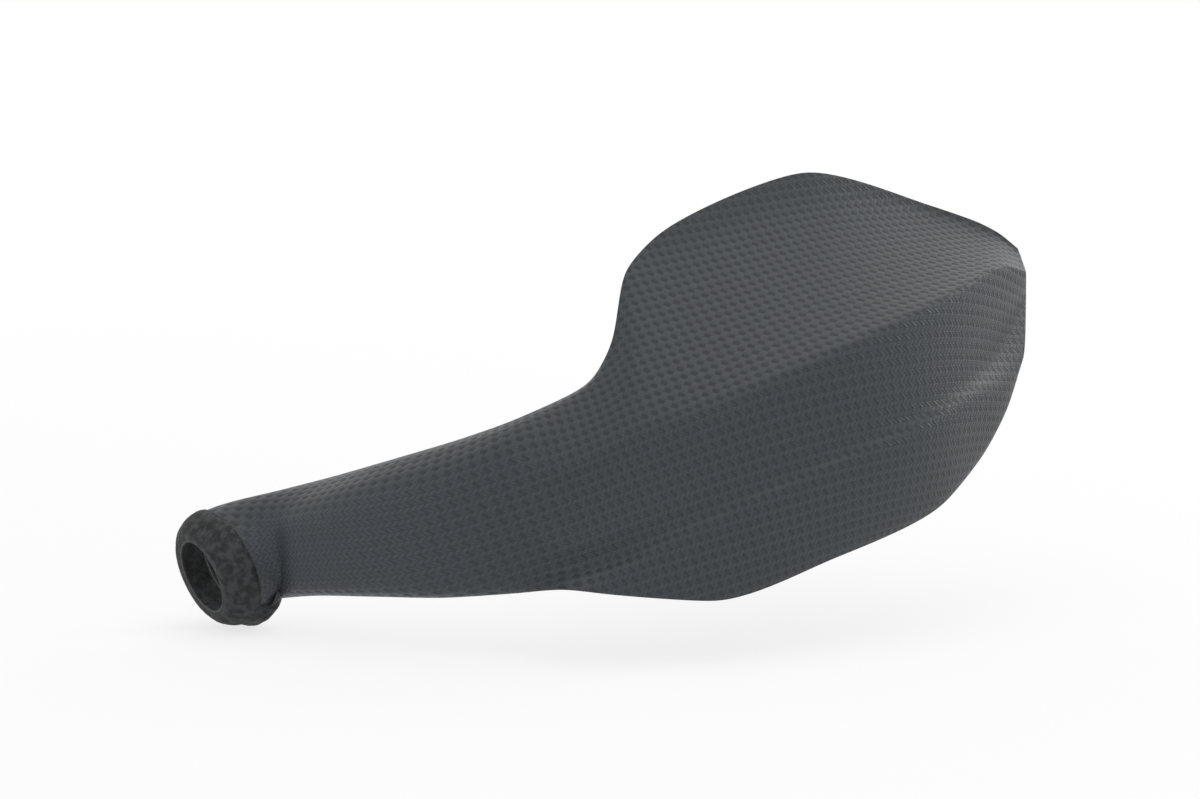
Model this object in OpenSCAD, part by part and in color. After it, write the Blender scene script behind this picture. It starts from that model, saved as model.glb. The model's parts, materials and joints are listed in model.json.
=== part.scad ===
// Motorcycle hand guard: woven laminate arm and wind deflector in one piece, bonded to a bar-end collar.
// Origin at the middle of the bar-end bore, X inboard, Y rearward, Z up, in mm.

/* [Bar-end collar] */
// Bore that slides over the bar-end spigot
bore_d = 22; // [18:0.5:26]
// Length of the full-diameter bore wall
bore_len = 8; // [6:0.5:12]
// Wider bore behind the wall, clear of the bar
relief_d = 24.4; // [23:0.2:28]
// Wall of the collar round that wider bore
collar_wall = 6.3; // [4:0.1:9]
// Axial distance from the mouth to the shoulder the shell ends at
collar_len = 9.5; // [7:0.5:14]
// The dome in section: how far it falls in at the mouth, and how far back it reaches from there
dome_drop = 5.4; // [4:0.1:8]
dome_len = 8; // [5:0.1:11]
// Small rounding at the edge of the mouth
lip_r = 0.8; // [0.3:0.1:2]
// Drop of the heel that carries the foot of the shell
heel_drop = 2.6; // [1:0.2:5]
// Reach of that heel along the arm
heel_len = 6.5; // [4:0.5:14]
// Turn of the heel from straight down towards the front
heel_turn = -21; // [-45:1:20]
// Spigot that the shell is bonded over
spigot_len = 3.2; // [2:0.2:6]
// Rise of the bar axis towards the inner end
bar_rise = 17.7; // [0:0.1:30]

/* [Laminate] */
// Thickness of the shell
wall = 2.2; // [1.5:0.1:3.5]
// Adhesive gap between collar and shell
bond_gap = 0.3; // [0.1:0.05:0.6]

/* [Arm] */
// Step from the collar's widest part down to the shell that grips the spigot
root_step = 1; // [0.4:0.1:3]
// Middle of the arm's section at four places, and the heading it runs on there: [x, y, z, heading]
arm_path = [[25, -19, 12, -60], [35, -42, 18, -68], [47, -63, 23, -58], [61, -79, 28, -44]];
// Half height of the arm at the same places
arm_half_h = [16, 19, 22, 25];
// Bulge of the arm's outer face in front of that middle
arm_bulge = [15.5, 15, 14, 13];
// How far the arm's foot tucks under there, from 0, flared out as on the blade, to 1, round like a tube
arm_tuck = [1, 1, 0.85, 0.5];

/* [Blade] */
// Lower rim, at nine places from the arm to the inner end
lower_rim = [
    [60, -106, 6.5], [71, -112, 5], [86, -117, 3], [102, -122, 1.5],
    [139, -126, 10.5], [185, -118, 22], [205, -109, 33.5], [217, -103, 44.5], [227, -95.5, 57]
];
// Crest of the lower ridge at the same places
ridge_crest = [
    [61, -102, 9], [71, -111, 11], [83, -118, 17], [97, -123, 24],
    [135, -131, 38], [178, -126, 48], [198, -116, 52], [215, -106, 53.5], [230, -94, 61.5]
];
// Crease between the upright face and the deflector
crease = [
    [65, -93, 36], [76, -100, 42], [86, -106, 47], [99, -113, 55],
    [137, -122, 70], [180, -116, 81], [200, -107, 85], [220, -95, 87.5], [236.5, -84.5, 83]
];
// Line where the deflector turns up into its lip
lip_line = [
    [79, -83, 60], [90, -83, 66], [103, -71, 88], [119, -68, 93],
    [174, -62, 102], [219, -60, 97], [231, -64, 93], [238, -68, 90.5], [241, -74, 87.5]
];
// Upper rim
upper_rim = [
    [86, -77, 61.5], [93, -78, 73], [104, -67, 91], [118, -62, 100.5],
    [175, -54, 114.5], [219, -57, 101.5], [233, -62, 96], [238.5, -66.5, 92.5], [241, -73, 88.5]
];
// How far the valley above the ridge is set back towards the crease, as a share
ridge_setback = [0.45, 0.5, 0.43, 0.4, 0.44, 0.6, 0.66, 0.9, 1.4];
// Soft swell on the face, strongest at the arm
swell = [2.4, 2.2, 1.4, 0.6, 0, 0, 0, 0, 0];
// Brow that hangs over the crease at the arm and makes it a groove
brow_out = [2.6, 3, 2.8, 0, 0, 0, 0, 0, 0];
// Share of the skirt that rolls in at its foot, and how far
foot_share = 0.14; // [0.05:0.01:0.3]
foot_roll = 1; // [0:0.2:3]

/* [Hidden] */
collar_r = relief_d / 2 + collar_wall;
root_r = collar_r - root_step;
spigot_r = root_r - wall - bond_gap;
shoulder = collar_len - bore_len / 2;
root_axial = shoulder + bond_gap;
// Length of a step along the shell, and the number of points across it
step_along = 4.5;
across = 40;

// Ten lines run the length of the shell. Round the spigot they leave it at these angles from straight ahead.
root_angles = [-112, -104, -94, -76, -46, -20, 12, 34, 76, 122];
// Where the same lines cut the arm's section: [share of the bulge, share of the half height]
arm_section = [
    [1.02, -0.94], [0.95, -0.88], [0.88, -0.82], [0.8, -0.7], [0.92, -0.4],
    [1, -0.05], [0.94, 0.32], [0.78, 0.56], [0.32, 0.93], [-0.6, 1]
];
// The same for the four lines at its foot, where that tucks under
tucked_foot = [[0.28, -1.12], [0.52, -1.1], [0.75, -0.99], [0.9, -0.79]];

function round_bar(axial, r, a) = [
    axial * cos(bar_rise) - r * sin(a) * sin(bar_rise),
    -r * cos(a),
    axial * sin(bar_rise) + r * sin(a) * cos(bar_rise)
];
function root_row(axial) = [for (a = root_angles) round_bar(axial, root_r, a)];

function arm_row(i) =
    let (s = arm_path[i], out = [sin(s[3]), -cos(s[3])])
    [for (k = [0:len(arm_section) - 1])
        let (
            open = arm_section[k],
            q = k < len(tucked_foot) ? open + (tucked_foot[k] - open) * arm_tuck[i] : open
        ) [
            s[0] + out[0] * q[0] * arm_bulge[i],
            s[1] + out[1] * q[0] * arm_bulge[i],
            s[2] + q[1] * arm_half_h[i]
        ]
    ];

// Ten points across the blade: the five drawn lines, and those that follow from them
function blade_row(i) =
    let (
        rim = lower_rim[i],
        crest = ridge_crest[i],
        top = crease[i],
        back = top - crest,
        out = -[back[0], back[1], 0] / norm([back[0], back[1]]),
        set = ridge_setback[i],
        valley = crest + [back[0] * set, back[1] * set, back[2] * set * set / 3],
        face = top - valley
    ) [
        rim,
        rim + (crest - rim) * foot_share - [0, foot_roll, 0],
        crest,
        valley,
        valley + face * 0.25 + out * swell[i],
        valley + face * 0.43,
        top,
        top + (lip_line[i] - top) * 0.1 + (out + [0, 0, 0.6]) * brow_out[i],
        lip_line[i],
        upper_rim[i]
    ];

rows = concat(
    [root_row(root_axial), root_row(shoulder + spigot_len)],
    [for (i = [0:len(arm_path) - 1]) arm_row(i)],
    [for (i = [0:len(crease) - 1]) blade_row(i)]
);
last_row = len(rows) - 1;
last_line = len(arm_section) - 1;

// Distance from each row to the next, averaged over the lines
function total(list, i = 0) = i == len(list) ? 0 : list[i] + total(list, i + 1);
function line_steps(i) = [for (k = [0:last_line]) norm(rows[i + 1][k] - rows[i][k])];
reach = [for (i = [0:last_row - 1]) total(line_steps(i)) / (last_line + 1)];

// Both rims run straight between tighter corners, the other lines in easy curves
function ease(k) = k == 0 || k == last_line ? 0.75 : 1;

// Direction of a line where it passes a row, weighted so that close rows do not make it overshoot
function slope(i, k) =
    i == 0 ? (rows[1][k] - rows[0][k]) / reach[0]
    : i == last_row ? (rows[i][k] - rows[i - 1][k]) / reach[i - 1]
    : let (before = reach[i - 1], after = reach[i])
        ((rows[i + 1][k] - rows[i][k]) / after * before + (rows[i][k] - rows[i - 1][k]) / before * after)
        / (before + after);
function between(i, k, t) =
    let (turn = slope(i, k) * (t * t * t - 2 * t * t + t) + slope(i + 1, k) * (t * t * t - t * t))
    rows[i][k] * (2 * t * t * t - 3 * t * t + 1) + rows[i + 1][k] * (3 * t * t - 2 * t * t * t)
    + turn * reach[i] * ease(k);
function section(u) =
    let (i = min(floor(u), last_row - 1))
    [for (k = [0:last_line]) between(i, k, u - i)];

// Point across a section, panels straight and each line rounded over the given share of the panels beside it
function straight_at(s, v) =
    let (k = max(0, min(floor(v), last_line - 1)))
    s[k] + (s[k + 1] - s[k]) * (v - k);
function rounded_at(s, v, soft) =
    let (w = min(soft, v, last_line - v))
    (
        straight_at(s, v - w) + straight_at(s, v - w / 2) * 2 + straight_at(s, v) * 2
        + straight_at(s, v + w / 2) * 2 + straight_at(s, v + w)
    ) / 8;

// The creases are crisp on the blade and melt into a round section along the arm
function softness(u) = u < 4 ? 0.95 : u > 6 ? 0.5 : 0.95 - 0.45 * (u - 4) / 2;

stations = concat(
    [for (i = [0:last_row - 1])
        let (n = max(2, round(reach[i] / step_along)))
        for (j = [0:n - 1]) i + j / n],
    [last_row]
);
steps = [for (j = [0:across - 1]) j * last_line / (across - 1)];

// Round the spigot the skin is a true circle, which the rest runs out of within one stretch
function root_point(u, v) =
    round_bar(root_axial + u * (spigot_len - bond_gap), root_r, straight_at(root_angles, v));
function sink(v, extra) = root_point(1, v) - rounded_at(rows[1], v, softness(1) + extra);
function skin(extra) = [
    for (u = stations)
        let (s = section(u), fade = max(0, 2 - u) * max(0, 2 - u) * (2 * min(u, 2) - 1))
        [for (v = steps)
            u <= 1 ? root_point(u, v)
            : rounded_at(s, v, softness(u) + extra) + sink(v, extra) * fade
        ]
];
outer_skin = skin(0);
calm_skin = skin(0.25);

function unit(v) = v / norm(v);
function facing(grid, i, j) =
    let (
        a = grid[min(i + 1, len(grid) - 1)][j] - grid[max(i - 1, 0)][j],
        b = grid[i][min(j + 1, across - 1)] - grid[i][max(j - 1, 0)]
    )
    unit(cross(a, b));
inner_skin = [
    for (i = [0:len(calm_skin) - 1])
        [for (j = [0:across - 1]) calm_skin[i][j] - facing(calm_skin, i, j) * wall]
];

// One closed skin: outside, inside and the rim all round
module laminate(outside, inside) {
    n = len(outside);
    m = len(outside[0]);
    points = [for (g = [outside, inside]) for (row = g) for (p = row) p];
    outer = function (i, j) i * m + j;
    inner = function (i, j) n * m + i * m + j;
    rim = concat(
        [for (i = [0:n - 1]) [i, 0]],
        [for (j = [1:m - 1]) [n - 1, j]],
        [for (i = [n - 2:-1:0]) [i, m - 1]],
        [for (j = [m - 2:-1:1]) [0, j]]
    );
    polyhedron(points, concat(
        [for (i = [0:n - 2]) for (j = [0:m - 2]) each [
            [outer(i, j), outer(i, j + 1), outer(i + 1, j + 1)],
            [outer(i, j), outer(i + 1, j + 1), outer(i + 1, j)],
            [inner(i, j), inner(i + 1, j + 1), inner(i, j + 1)],
            [inner(i, j), inner(i + 1, j), inner(i + 1, j + 1)]
        ]],
        [for (k = [0:len(rim) - 1])
            let (a = rim[k], b = rim[(k + 1) % len(rim)])
            each [
                [outer(a[0], a[1]), outer(b[0], b[1]), inner(b[0], b[1])],
                [outer(a[0], a[1]), inner(b[0], b[1]), inner(a[0], a[1])]
            ]
        ]
    ));
}

module guard_shell() {
    color("#3c4145") laminate(outer_skin, inner_skin);
}

function arc(centre, r, from, to, n) =
    [for (i = [0:n]) let (a = from + (to - from) * i / n) centre + [r[0] * cos(a), r[1] * sin(a)]];

module bar_end_collar() {
    mouth = -bore_len / 2;
    dome_mid = [collar_r - dome_drop, mouth + dome_len];
    profile = concat(
        [[relief_d / 2, bore_len / 2 + (relief_d - bore_d) / 2], [bore_d / 2, bore_len / 2]],
        arc([bore_d / 2 + lip_r, mouth + lip_r], [lip_r, lip_r], 180, 260, 4),
        arc(dome_mid, [dome_drop, dome_len], -90, asin((shoulder - dome_mid[1]) / dome_len), 12),
        [[spigot_r, shoulder], [spigot_r, shoulder + spigot_len], [relief_d / 2, shoulder + spigot_len]]
    );
    heel = [
        [root_r + bond_gap, mouth + dome_len],
        [root_r + bond_gap, shoulder + heel_len],
        [root_r + bond_gap + 0.8, shoulder + heel_len],
        [root_r + heel_drop * 0.9, shoulder + heel_len * 0.5],
        [root_r + heel_drop, shoulder],
        [collar_r - root_step / 3, mouth + dome_len]
    ];
    color("#2b2c2e") rotate([0, 90 - bar_rise, 0]) {
        rotate_extrude($fn = 96) polygon(profile);
        intersection() {
            rotate_extrude($fn = 96) polygon(heel);
            rotate([0, 0, heel_turn]) translate([root_r, 0, shoulder + 1]) sphere(heel_len + 1.5, $fn = 96);
        }
    }
}

guard_shell();
bar_end_collar();
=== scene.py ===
import json
import math

import bmesh
import bpy
from mathutils import Matrix, Vector


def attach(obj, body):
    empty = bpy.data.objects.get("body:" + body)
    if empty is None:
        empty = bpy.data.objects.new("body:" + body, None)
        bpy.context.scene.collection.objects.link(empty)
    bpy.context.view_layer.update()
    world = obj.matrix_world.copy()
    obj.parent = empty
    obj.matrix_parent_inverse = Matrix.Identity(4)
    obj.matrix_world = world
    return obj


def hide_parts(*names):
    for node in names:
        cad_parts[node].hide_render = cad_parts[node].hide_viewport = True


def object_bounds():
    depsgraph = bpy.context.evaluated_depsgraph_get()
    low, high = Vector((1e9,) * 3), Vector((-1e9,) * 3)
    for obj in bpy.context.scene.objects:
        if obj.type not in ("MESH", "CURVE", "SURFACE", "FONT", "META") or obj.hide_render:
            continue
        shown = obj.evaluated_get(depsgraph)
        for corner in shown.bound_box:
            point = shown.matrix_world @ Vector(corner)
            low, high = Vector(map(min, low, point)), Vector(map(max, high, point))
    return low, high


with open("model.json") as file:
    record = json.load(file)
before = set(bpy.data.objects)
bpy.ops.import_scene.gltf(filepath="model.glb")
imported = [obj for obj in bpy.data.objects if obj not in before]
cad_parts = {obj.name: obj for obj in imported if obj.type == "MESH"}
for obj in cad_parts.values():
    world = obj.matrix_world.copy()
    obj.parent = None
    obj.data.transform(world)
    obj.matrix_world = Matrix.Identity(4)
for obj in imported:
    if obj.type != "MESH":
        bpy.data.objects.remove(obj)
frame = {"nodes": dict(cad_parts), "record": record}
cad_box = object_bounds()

for spare in ("Cube", "Light", "Camera"):
    if spare in bpy.data.objects:
        bpy.data.objects.remove(bpy.data.objects[spare])


# Camera: a long lens well in front and to the left of the guard, looking a little down on it, as the
# photograph does. Its three axes are the picture's right, its up, and the way back to the camera.
camera_place = Vector((-1.11647, -2.07639, 0.46767))
picture_right = Vector((0.8563, -0.5165, 0.0))
picture_up = Vector((0.0897, 0.1487, 0.9848))
lens_length = 240
film_width = 36
view_from, view_to = 0.05, 60

bpy.ops.object.camera_add()
camera = bpy.context.object
camera.name = "camera"
camera.data.lens = lens_length
camera.data.sensor_width = film_width
camera.data.clip_start = view_from
camera.data.clip_end = view_to
turn = Matrix((picture_right, picture_up, picture_right.cross(picture_up))).transposed()
camera.matrix_world = Matrix.Translation(camera_place) @ turn.to_4x4()
bpy.context.scene.camera = camera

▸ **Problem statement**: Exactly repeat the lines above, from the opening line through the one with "Z up, in mm.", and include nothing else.

▸ **Finished task**:
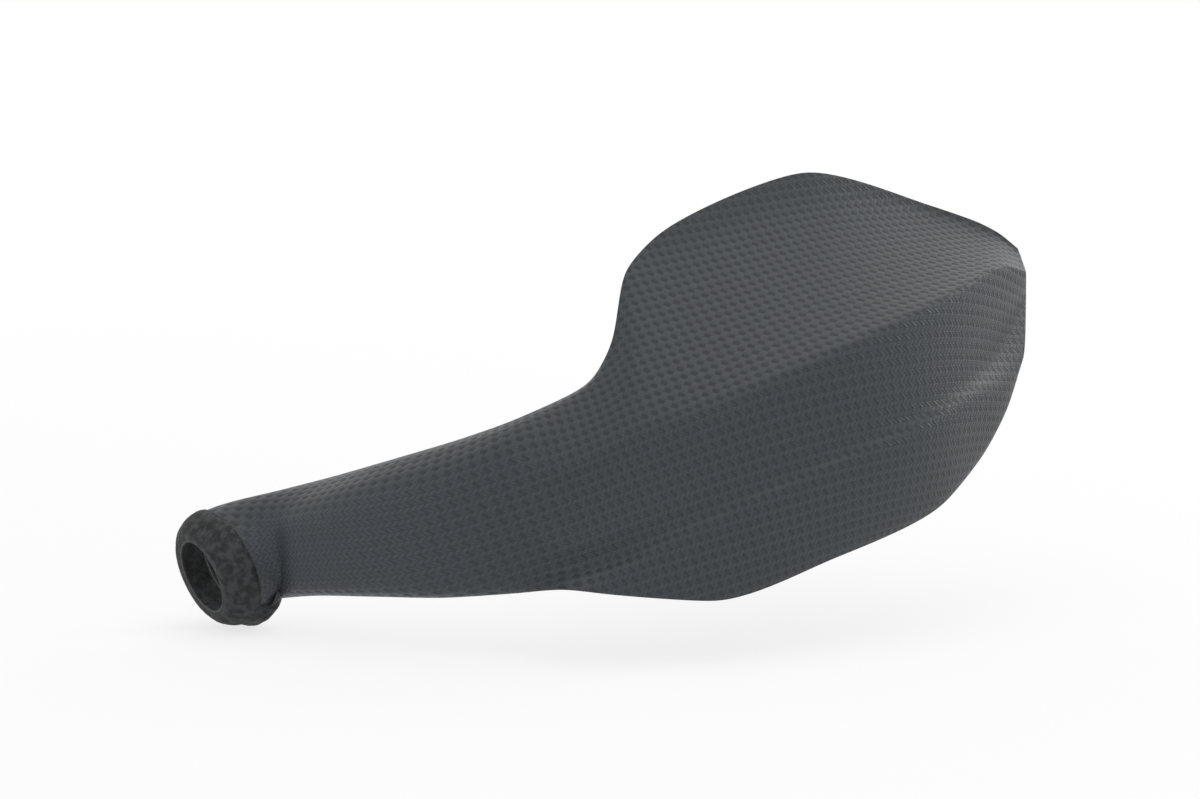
Model this object in OpenSCAD, part by part and in color. After it, write the Blender scene script behind this picture. It starts from that model, saved as model.glb. The model's parts, materials and joints are listed in model.json.
=== part.scad ===
// Motorcycle hand guard: woven laminate arm and wind deflector in one piece, bonded to a bar-end collar.
// Origin at the middle of the bar-end bore, X inboard, Y rearward, Z up, in mm.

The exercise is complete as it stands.